##### Dataset section
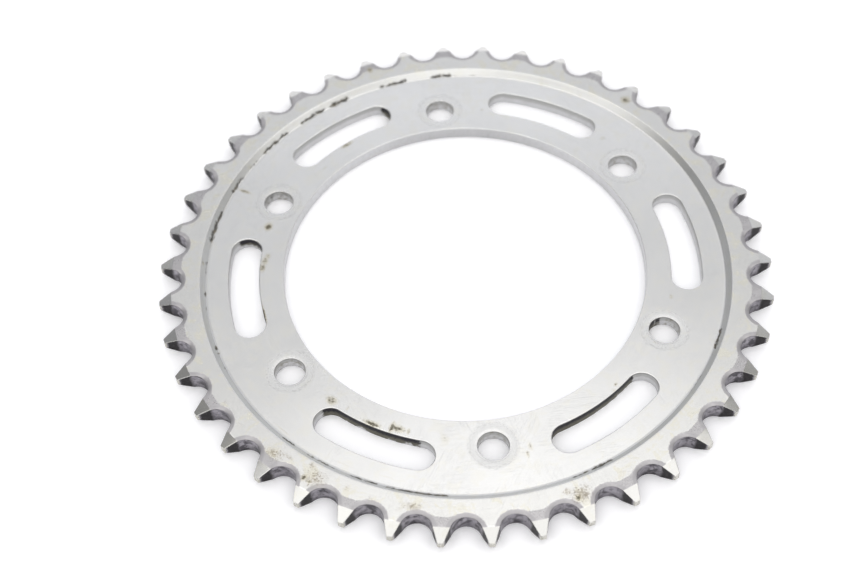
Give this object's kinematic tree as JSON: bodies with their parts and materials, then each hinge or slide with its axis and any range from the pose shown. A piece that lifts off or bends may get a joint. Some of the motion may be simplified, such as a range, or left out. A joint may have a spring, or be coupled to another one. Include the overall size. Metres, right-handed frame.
{
  "type": "rear sprocket",
  "caption": "Flat steel roller-chain sprocket: toothed rim, thinner recessed mounting plate, curved lightening slots, a bolt circle and a large pilot bore.",
  "frame": {"origin": "centre of the pilot bore, in the plane of the flat back face that seats on the wheel's sprocket carrier", "axes": "+Z along the wheel axis, out of the recessed outer face where the nuts sit; +Y through the centre of one bolt hole; +X through the middle of one slot"},
  "size_m": [0.2194, 0.2194, 0.0072],
  "materials": {
    "plated_steel": "satin light-grey plated steel, with dull rolled edges round the gaps, bright turned tooth bevels and dark roller wear in the gaps"
  },
  "bodies": {
    "root": {"rear_sprocket": "plated_steel"}
  },
  "joints": []
}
##########
**Stated goal:** Make an exact copy of all the data.

**Exercise response:**
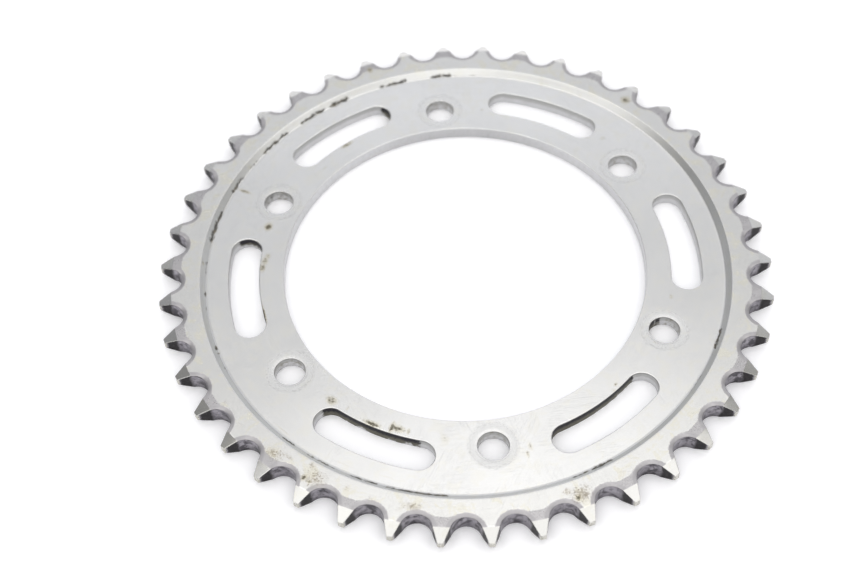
Give this object's kinematic tree as JSON: bodies with their parts and materials, then each hinge or slide with its axis and any range from the pose shown. A piece that lifts off or bends may get a joint. Some of the motion may be simplified, such as a range, or left out. A joint may have a spring, or be coupled to another one. Include the overall size. Metres, right-handed frame.
{
  "type": "rear sprocket",
  "caption": "Flat steel roller-chain sprocket: toothed rim, thinner recessed mounting plate, curved lightening slots, a bolt circle and a large pilot bore.",
  "frame": {"origin": "centre of the pilot bore, in the plane of the flat back face that seats on the wheel's sprocket carrier", "axes": "+Z along the wheel axis, out of the recessed outer face where the nuts sit; +Y through the centre of one bolt hole; +X through the middle of one slot"},
  "size_m": [0.2194, 0.2194, 0.0072],
  "materials": {
    "plated_steel": "satin light-grey plated steel, with dull rolled edges round the gaps, bright turned tooth bevels and dark roller wear in the gaps"
  },
  "bodies": {
    "root": {"rear_sprocket": "plated_steel"}
  },
  "joints": []
}